Puis arrive le véto de la ministre…
Un module a été acquis par Mobilis et intégré à la solution monétique déjà existante auprès de la BNA, avec son lot d’applications pour un coût dépassant les 3 millions de dollars. Au cours de l’année 2015, la nouvelle plateforme fin prête a été connectée à quelques facturiers (Sonelgaz, Seaal, Algérie Telecom, AADL…) pour mener l’essai avec 1000 utilisateurs (friendly users) issus de Mobilis et de la BNA. Un accord de principe a été obtenu auprès de la Banque d’Algérie pour le lancement de la solution dès l’année 2016.
En décembre de la même année, alors que la solution du paiement mobile était entièrement stabilisée, coup de théâtre : Mme Houda Feraoun met fin aux fonctions du P-DG de Mobilis sous prétexte de signature d’un contrat avec Orange pour le roaming sans en référer à sa tutelle. D’anciens responsables au sein de l’opérateur mobile sont catégoriques : l’objectif de cette décision est « d’empêcher le lancement du paiement mobile en Algérie pour protéger la nouvelle société Monetix, créée par les frères Kouninef, et ses projets de développement de la monétique avec la Poste et les autres banques publiques à travers la Satim ».
Lors d’un entretien accordé à l’émission de la chaîne 3 « L’invité de la rédaction », Mme Feraoun, connue pour être «partisane » du paiement mobile, a justifié le blocage du projet par le fait qu’il il faciliterait le « blanchiment d’argent ».
Selon elle, « on ne peut tolérer qu’il y ait des transactions mobiles qui vont proliférer alors qu’on n’a aucun moyen de les tracer…et les réseaux de blanchiment s’appuient sur tout e qui est transaction financière non traçable ». Comme si les opérations réglées « cash » permettaient plus de traçabilité. Ce revirement ne l’a pas empêché d’inscrire le développement du paiement mobile dans la Loi de Finances de 2020.

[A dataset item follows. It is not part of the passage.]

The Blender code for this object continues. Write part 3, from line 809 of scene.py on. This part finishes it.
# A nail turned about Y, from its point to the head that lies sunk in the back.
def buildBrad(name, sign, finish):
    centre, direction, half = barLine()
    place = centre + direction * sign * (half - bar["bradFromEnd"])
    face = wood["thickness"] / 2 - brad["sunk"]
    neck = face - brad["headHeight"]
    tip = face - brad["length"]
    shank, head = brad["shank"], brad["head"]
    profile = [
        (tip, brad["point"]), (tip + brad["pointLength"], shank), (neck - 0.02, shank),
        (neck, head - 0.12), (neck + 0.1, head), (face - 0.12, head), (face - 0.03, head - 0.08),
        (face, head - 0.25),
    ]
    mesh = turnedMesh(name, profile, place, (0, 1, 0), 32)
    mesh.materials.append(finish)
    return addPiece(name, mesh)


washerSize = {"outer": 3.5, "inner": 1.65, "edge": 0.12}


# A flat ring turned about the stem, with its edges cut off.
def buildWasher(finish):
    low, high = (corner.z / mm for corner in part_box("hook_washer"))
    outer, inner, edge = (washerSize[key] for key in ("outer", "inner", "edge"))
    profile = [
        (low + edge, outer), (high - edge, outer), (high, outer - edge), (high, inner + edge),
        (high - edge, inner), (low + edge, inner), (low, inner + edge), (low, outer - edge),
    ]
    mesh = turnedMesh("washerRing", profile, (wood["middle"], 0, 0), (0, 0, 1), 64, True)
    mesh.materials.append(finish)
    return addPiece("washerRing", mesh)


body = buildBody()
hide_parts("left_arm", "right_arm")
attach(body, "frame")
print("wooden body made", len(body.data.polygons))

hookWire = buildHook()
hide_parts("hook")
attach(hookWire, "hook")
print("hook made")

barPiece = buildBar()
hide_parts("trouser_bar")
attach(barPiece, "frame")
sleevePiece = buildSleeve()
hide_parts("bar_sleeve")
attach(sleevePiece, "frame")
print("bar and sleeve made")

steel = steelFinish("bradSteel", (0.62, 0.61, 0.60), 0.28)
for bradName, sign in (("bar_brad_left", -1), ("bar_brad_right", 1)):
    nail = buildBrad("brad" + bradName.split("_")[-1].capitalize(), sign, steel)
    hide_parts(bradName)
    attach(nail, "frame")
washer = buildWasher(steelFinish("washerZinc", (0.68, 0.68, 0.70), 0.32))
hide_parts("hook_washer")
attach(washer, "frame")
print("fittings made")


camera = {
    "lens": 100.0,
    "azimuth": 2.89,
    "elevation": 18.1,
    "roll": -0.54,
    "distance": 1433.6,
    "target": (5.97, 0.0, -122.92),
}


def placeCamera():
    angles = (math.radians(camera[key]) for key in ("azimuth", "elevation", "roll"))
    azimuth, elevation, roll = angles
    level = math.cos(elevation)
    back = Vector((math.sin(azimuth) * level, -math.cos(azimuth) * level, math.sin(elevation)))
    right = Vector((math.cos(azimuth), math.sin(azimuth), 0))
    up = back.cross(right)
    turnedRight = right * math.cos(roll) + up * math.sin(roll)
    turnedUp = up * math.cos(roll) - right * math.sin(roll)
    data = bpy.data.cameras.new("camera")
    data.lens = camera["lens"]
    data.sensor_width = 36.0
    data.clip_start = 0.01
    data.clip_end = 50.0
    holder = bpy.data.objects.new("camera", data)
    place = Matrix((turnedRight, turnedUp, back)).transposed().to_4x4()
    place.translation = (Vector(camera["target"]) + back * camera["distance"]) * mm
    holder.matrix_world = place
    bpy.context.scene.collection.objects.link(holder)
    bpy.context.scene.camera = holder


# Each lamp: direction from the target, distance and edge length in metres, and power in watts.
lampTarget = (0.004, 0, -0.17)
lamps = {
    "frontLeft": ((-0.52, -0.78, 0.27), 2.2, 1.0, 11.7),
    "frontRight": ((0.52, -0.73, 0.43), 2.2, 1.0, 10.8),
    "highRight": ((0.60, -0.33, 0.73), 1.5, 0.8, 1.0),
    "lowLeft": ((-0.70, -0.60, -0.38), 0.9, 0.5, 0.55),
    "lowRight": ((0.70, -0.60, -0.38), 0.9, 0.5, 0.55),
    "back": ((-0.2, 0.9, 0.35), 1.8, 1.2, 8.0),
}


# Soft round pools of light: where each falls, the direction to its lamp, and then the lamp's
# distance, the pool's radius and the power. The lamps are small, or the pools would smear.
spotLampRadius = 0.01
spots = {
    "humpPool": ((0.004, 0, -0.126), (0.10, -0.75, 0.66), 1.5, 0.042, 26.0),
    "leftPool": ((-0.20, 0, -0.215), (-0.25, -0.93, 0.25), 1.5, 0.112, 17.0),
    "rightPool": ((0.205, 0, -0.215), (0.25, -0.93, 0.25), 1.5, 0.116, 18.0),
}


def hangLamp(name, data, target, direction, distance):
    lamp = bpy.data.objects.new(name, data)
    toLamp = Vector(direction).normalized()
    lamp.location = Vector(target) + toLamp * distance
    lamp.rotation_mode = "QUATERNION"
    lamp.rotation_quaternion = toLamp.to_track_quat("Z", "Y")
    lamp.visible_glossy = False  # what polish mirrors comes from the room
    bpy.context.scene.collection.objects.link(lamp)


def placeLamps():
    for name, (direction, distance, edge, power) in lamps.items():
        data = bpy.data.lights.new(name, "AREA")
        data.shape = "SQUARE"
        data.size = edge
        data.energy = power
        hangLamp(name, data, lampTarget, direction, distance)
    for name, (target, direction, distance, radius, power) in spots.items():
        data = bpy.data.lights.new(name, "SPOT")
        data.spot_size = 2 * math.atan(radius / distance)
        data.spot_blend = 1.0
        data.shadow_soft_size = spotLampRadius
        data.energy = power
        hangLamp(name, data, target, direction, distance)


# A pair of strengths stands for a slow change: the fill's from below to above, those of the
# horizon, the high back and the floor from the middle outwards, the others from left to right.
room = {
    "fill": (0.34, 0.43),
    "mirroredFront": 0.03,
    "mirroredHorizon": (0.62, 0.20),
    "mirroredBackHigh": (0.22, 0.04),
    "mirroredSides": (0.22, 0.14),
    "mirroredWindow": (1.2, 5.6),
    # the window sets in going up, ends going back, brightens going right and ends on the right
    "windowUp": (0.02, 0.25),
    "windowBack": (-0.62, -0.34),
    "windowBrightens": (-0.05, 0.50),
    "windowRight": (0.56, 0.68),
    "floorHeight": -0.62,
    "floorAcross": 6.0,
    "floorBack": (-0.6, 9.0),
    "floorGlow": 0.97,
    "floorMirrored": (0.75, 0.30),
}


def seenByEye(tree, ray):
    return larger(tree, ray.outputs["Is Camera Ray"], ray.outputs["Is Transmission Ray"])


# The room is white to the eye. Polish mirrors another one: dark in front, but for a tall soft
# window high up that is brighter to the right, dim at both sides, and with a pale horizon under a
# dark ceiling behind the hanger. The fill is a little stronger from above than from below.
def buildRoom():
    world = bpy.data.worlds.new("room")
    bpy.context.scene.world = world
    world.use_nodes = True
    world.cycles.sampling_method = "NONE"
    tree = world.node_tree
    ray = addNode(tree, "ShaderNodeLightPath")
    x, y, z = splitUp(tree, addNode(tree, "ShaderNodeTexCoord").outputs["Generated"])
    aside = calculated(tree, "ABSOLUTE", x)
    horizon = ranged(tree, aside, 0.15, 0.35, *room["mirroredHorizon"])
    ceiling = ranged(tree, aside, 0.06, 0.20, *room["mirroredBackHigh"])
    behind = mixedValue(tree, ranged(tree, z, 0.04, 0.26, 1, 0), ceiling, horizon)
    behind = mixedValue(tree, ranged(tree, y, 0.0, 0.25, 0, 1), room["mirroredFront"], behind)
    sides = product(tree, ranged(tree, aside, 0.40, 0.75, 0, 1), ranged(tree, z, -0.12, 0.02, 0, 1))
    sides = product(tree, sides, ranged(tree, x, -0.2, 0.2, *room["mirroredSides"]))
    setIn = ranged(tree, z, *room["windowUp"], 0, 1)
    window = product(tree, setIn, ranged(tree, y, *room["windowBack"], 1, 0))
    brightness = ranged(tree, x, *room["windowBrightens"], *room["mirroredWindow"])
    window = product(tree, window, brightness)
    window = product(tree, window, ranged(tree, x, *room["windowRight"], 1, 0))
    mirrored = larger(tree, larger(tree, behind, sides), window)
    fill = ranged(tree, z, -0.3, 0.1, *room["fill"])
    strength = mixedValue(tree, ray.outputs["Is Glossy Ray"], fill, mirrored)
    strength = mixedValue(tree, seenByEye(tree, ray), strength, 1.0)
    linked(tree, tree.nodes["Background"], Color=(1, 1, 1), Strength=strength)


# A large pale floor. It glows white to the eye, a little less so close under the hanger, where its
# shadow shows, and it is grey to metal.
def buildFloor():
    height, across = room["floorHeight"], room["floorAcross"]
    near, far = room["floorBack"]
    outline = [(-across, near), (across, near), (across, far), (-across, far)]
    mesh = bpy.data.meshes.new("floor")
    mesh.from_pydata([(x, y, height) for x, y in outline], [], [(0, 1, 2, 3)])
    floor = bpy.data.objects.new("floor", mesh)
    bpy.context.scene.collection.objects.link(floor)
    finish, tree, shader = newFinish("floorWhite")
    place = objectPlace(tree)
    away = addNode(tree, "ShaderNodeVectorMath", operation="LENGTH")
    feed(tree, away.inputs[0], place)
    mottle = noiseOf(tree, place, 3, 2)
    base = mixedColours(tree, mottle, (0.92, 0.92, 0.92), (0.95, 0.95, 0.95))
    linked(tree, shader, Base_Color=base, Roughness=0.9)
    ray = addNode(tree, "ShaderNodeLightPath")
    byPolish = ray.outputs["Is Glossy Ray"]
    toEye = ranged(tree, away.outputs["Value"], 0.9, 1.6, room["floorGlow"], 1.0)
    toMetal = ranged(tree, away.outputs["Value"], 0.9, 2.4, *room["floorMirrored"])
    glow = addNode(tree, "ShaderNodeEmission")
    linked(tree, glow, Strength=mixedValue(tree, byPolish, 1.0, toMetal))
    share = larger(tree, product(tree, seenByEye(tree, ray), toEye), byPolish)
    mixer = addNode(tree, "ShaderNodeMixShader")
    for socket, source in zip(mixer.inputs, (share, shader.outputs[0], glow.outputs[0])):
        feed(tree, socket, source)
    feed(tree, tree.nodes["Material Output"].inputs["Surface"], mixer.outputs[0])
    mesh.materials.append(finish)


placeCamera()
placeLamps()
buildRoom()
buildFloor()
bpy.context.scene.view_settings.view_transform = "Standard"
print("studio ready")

Un e-compte lié à la carte SIM
Il faut rappeler, que les solutions de mobile banking « offrent la possibilité de réaliser des opérations bancaires courantes sur portable : tout client abonné à un réseau de téléphonie mobile dispose d’un e-compte lié à sa carte SIM. Il peut effectuer des transactions (un simple échange de SMS permet de payer en magasin, sur le marché ou de régler des factures d’eau et d’électricité, voir les impôts) et même épargner si son compte est créditeur. Il peut alimenter son compte en déposant du liquide via un point de vente agréé ou demander à percevoir son salaire (ou sa retraite), sur son compte de téléphonie mobile ».
Il existerait deux modèles de paiement mobile : le premier appelé« NON BANK BASED (NBB) ou un opérateur télécom, peut fournir directement des services bancaires sans passer par une banque (modèle adopté très largement en Afrique et surtout au Kenya), et le second, plus adapté aux marchés en partie bancarisés, cas de l’Algérie, est le BANK BASED (BB), où une licence bancaire est nécessaire pour avoir l’autorisation de fournir des services bancaires : les banques proposent des services de mobile banking après avoir passé des accords avec des opérateurs de téléphonie mobile ». C’est ce deuxième modèle qui a été adopté par Mobilis en partenariat avec la BNA.
Sa mise en application programmée il y’a plus de quatre années aurait permis de fructifier un investissement colossal en solutions, aujourd’hui obsolètes, et à des millions d’algériens de faire l’économie de chaînes interminables, qui plus est, en période de pandémie. Elle aurait même permis à l’état algérien de distribuer rapidement les indemnités Covid19 aux personnes éligibles.